Il faut tordre le cou à une idée qui se développe depuis quelques mois selon laquelle la « libre administration des collectivités territoriales » (articles 34 et 72 de la Constitution) priverait les parlementaires non-membres desdites collectivités de toute liberté d’expression sur les sujets ou projets de ces collectivités.
Cette idée est affirmée comme une vérité constitutionnelle par Monsieur le Président du Conseil départemental de la Haute-Savoie, ancien député, et par certains membres de son exécutif, avec un aplomb qui interroge.
Revenons donc à la lettre de nos textes fondamentaux que personne ne doit méconnaître.
Les parlementaires auraient-ils moins de droits que tout citoyen ou que tout
contribuable ? Évidemment non. Députés et Sénateurs, nous sommes les représentants de la Nation, c’est-à-dire du peuple français souverain. Au Parlement (article 24 de la Constitution), nous écrivons la loi, mais nous contrôlons aussi l’action du Gouvernement et nous évaluons les politiques publiques.

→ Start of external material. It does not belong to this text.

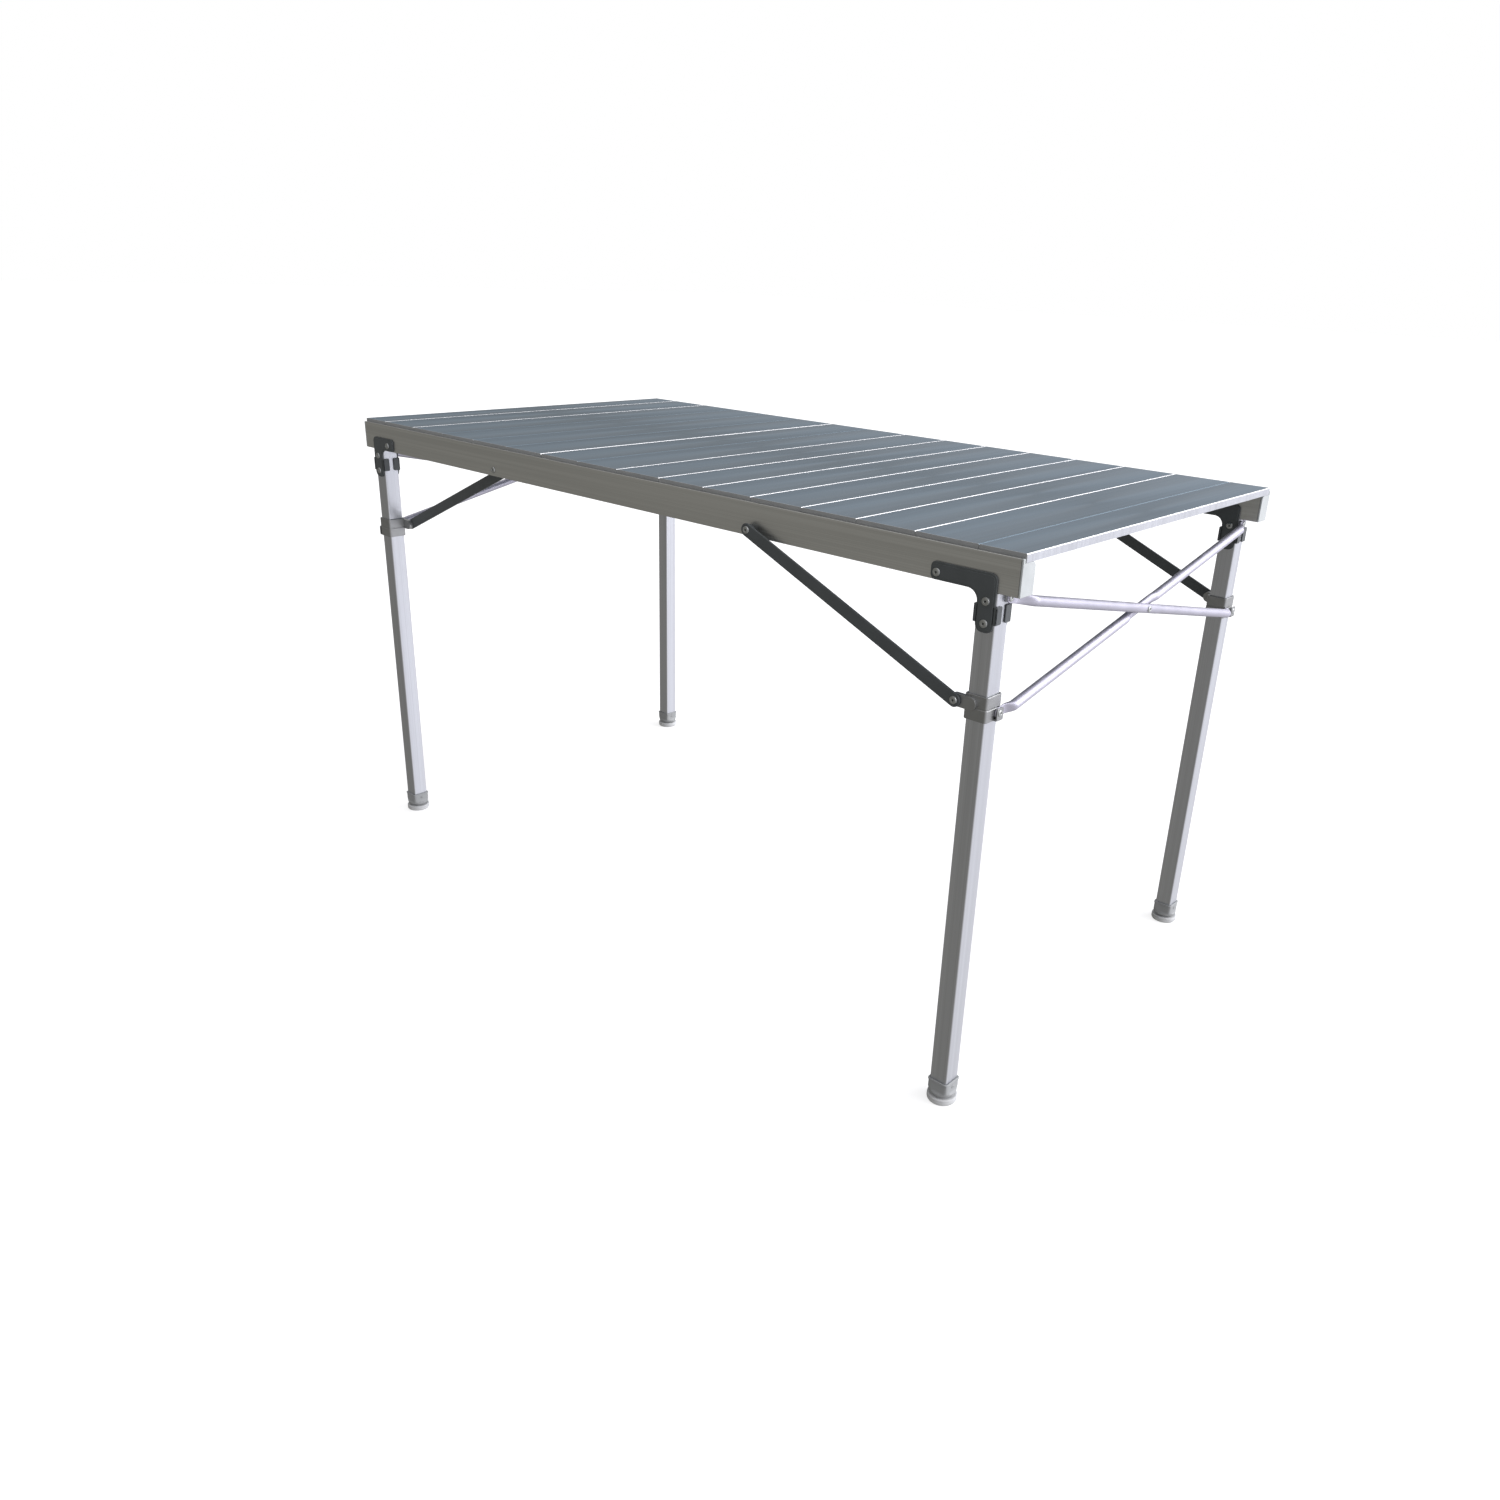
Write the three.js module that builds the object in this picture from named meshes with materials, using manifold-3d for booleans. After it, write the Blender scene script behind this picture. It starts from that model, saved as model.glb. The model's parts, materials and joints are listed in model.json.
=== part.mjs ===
// A folding picnic table: a roll-up aluminium slat top lies on two rails, and the legs fold in under the
// rails while the crossed tubes at each end draw the front rail and the rear rail together.
// Millimetres. +X runs along the table, -Y is the front and +Z is up.
// The origin is on the floor under the table's middle.
import * as THREE from "three";
import { mergeVertices } from "three/addons/utils/BufferGeometryUtils.js";
import Module from "manifold-3d";

const wasm = await Module();
wasm.setup();

// Overall sizes.
const TABLE_LENGTH = 1264;
const TABLE_DEPTH = 652;
const TABLE_HEIGHT = 700;
const GAP = 0.3; // between pieces that touch
const CUT_PAST = 1; // how far a hole is cut past the face it leaves by
const SUNK = 1; // how far one part of a piece reaches into the part it is joined to

// Slat top: full slats with a narrower one at each end.
const FULL_SLATS = 14;
const END_SLAT_WIDTH = 58;
const SLAT_THICKNESS = 9.6;
const SLAT_WALL = 1.1;
const SLAT_CHAMFER = 0.9;
const SLAT_CELLS = 3;
const SLAT_JOINT = 0.6; // between neighbouring slats
const SLAT_END_GAP = 2; // between a slat's end and the rail's lip

// Rails: a hollow box with a ledge for the slats and an outer lip.
const RAIL_DEPTH_BELOW_TOP = 46;
const RAIL_WALL = 1.6;
const LIP_THICKNESS = 3.5;
const LIP_BELOW_TOP = 5;
const CAP_FLANGE = 2.5;
const CAP_PLUG = 14;
const CAP_CORNER = 6;

// Legs and feet.
const LEG_SIZE = 25;
const RAIL_WIDTH = LEG_SIZE; // the bracket plates lie flat on both
const LEG_WALL = 1.5;
const LEG_CORNER = 2;
const LEG_INSET = 38.4; // from the rail's end to the leg's middle
const FOOT_PAD_DIAMETER = 38;
const FOOT_PAD_HEIGHT = 9;
const FOOT_PAD_EDGE = 2.5;
const FOOT_GROOVE = 3;
const FOOT_STEM_DIAMETER = 8;
const FOOT_STEM_LENGTH = 21;
const FOOT_SLEEVE_WALL = 1.5;
const FOOT_SLEEVE_HEIGHT = 20;
const FOOT_SLEEVE_FLOOR = 4;
const FOOT_FLARE_DIAMETER = 34;
const FOOT_FLARE_HEIGHT = 5;

// L-shaped brackets, one on each face of the rail, that carry the leg.
const BRACKET_PLATE = 2;
const BRACKET_WIDTH = 22.6; // of the part that runs down the leg
const BRACKET_ARM_TOP = 25.5; // below the table top, as are the next two
const BRACKET_ARM_BOTTOM = 45.5;
const BRACKET_BOTTOM = 90;
const BRACKET_OUTER_CORNER = 8;
const BRACKET_INNER_CORNER = 15;
const BRACKET_END_CHAMFER = 5;
const BRACKET_END_CORNER = 1;
const BRACKET_FOOT_CORNER = 9;
const BRACKET_TAB_TOP = 60;
const BRACKET_TAB_BOTTOM = 80;
const BRACKET_TAB_DEPTH = 9;
const BRACKET_TAB_PLATE = 1.6;
const LEG_RIVET_DROPS = [56, 80];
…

Chaque année, nous votons la loi de finances (budget de l’État) qui comprend notamment les concours financiers aux collectivités territoriales (160 milliards d’euros en 2024). Depuis 1789, nous jouissons d’un droit imprescriptible à nous intéresser à tout ce qui nécessite la dépense d’un seul centime d’argent public (prélevé, rappelons-le, dans la poche des contribuables). Ce droit a été consacré par la Déclaration des Droits de l’Homme et du Citoyen dans son article 14.
En droit, on appelle « privilège parlementaire » l’ensemble de ces pouvoirs propres qui permettent aux Députés et Sénateurs d’accomplir leurs missions. À chacun d’entre nous de le protéger plutôt que de chercher à l’atteindre.
La France n’est pas fédérale et son État est unitaire. Dans notre pays, c’est le législateur national qui détermine les compétences des collectivités locales. Depuis les lois Defferre, ces compétences n’ont eu de cesse de se développer et c’est heureux. Depuis lors, de nombreux parlementaires (dont je fais partie) ont rendu des rapports à propos de ces compétences. Chaque jour, dans tout le pays, les parlementaires vont sur le terrain à la rencontre des élus et des citoyens en s’intéressant à l’exercice effectif de ces compétences aux échelons communaux,
départementaux et régionaux. Ils nourrissent leurs travaux parlementaires de ces expériences.
Prenons des exemples : l’accueil des gens du voyage ou des mineurs non accompagnés, les sapeurs-pompiers sont bien des compétences dévolues aux collectivités territoriales. Mais il y en a bien d’autres : la construction d’une autoroute, la rénovation d’une ligne ferroviaire, l’organisation d’une compétition sportive internationale, la construction d’un équipement public d’envergure. Il est inconcevable sur un plan démocratique que les parlementaires soient privés de pouvoir s’intéresser à ces pans entiers de l’action publique.
Il y a dans notre département, une tentative, de longue haleine, qui consiste à vouloir effacer des parlementaires en expliquant qu’ils ne sont pas légitimes à s’exprimer, entre autres, parce qu’ils ne seraient pas des « financeurs ».
Cette logique est particulièrement préoccupante et je continuerai à m’y opposer de toutes mes forces.
Le Président du Conseil départemental de la Haute-Savoie n’est évidemment pas le seul dépositaire de l’intérêt général et de la vérité politique. L’État, sous ses formes exécutive et législative, est incarné par d’autres. Le Préfet, représentant
du Gouvernement, d’une part, et les neuf parlementaires, forts de leur légitimité tirée du suffrage universel, d’autre part, ont toute leur place dans le débat public. Par leurs actions, ils contribuent à faire vivre la démocratie en Haute-Savoie.
Devoir le rappeler solennellement en ces termes est révélateur de la crise politique majeure que nous traversons. C’est évidemment pour cela qu’il ne faut transiger sur aucun de ces principes.
Je déposerai très prochainement une proposition de résolution au Sénat afin de permettre un débat et un rappel du rôle que chacun peut avoir dans notre République.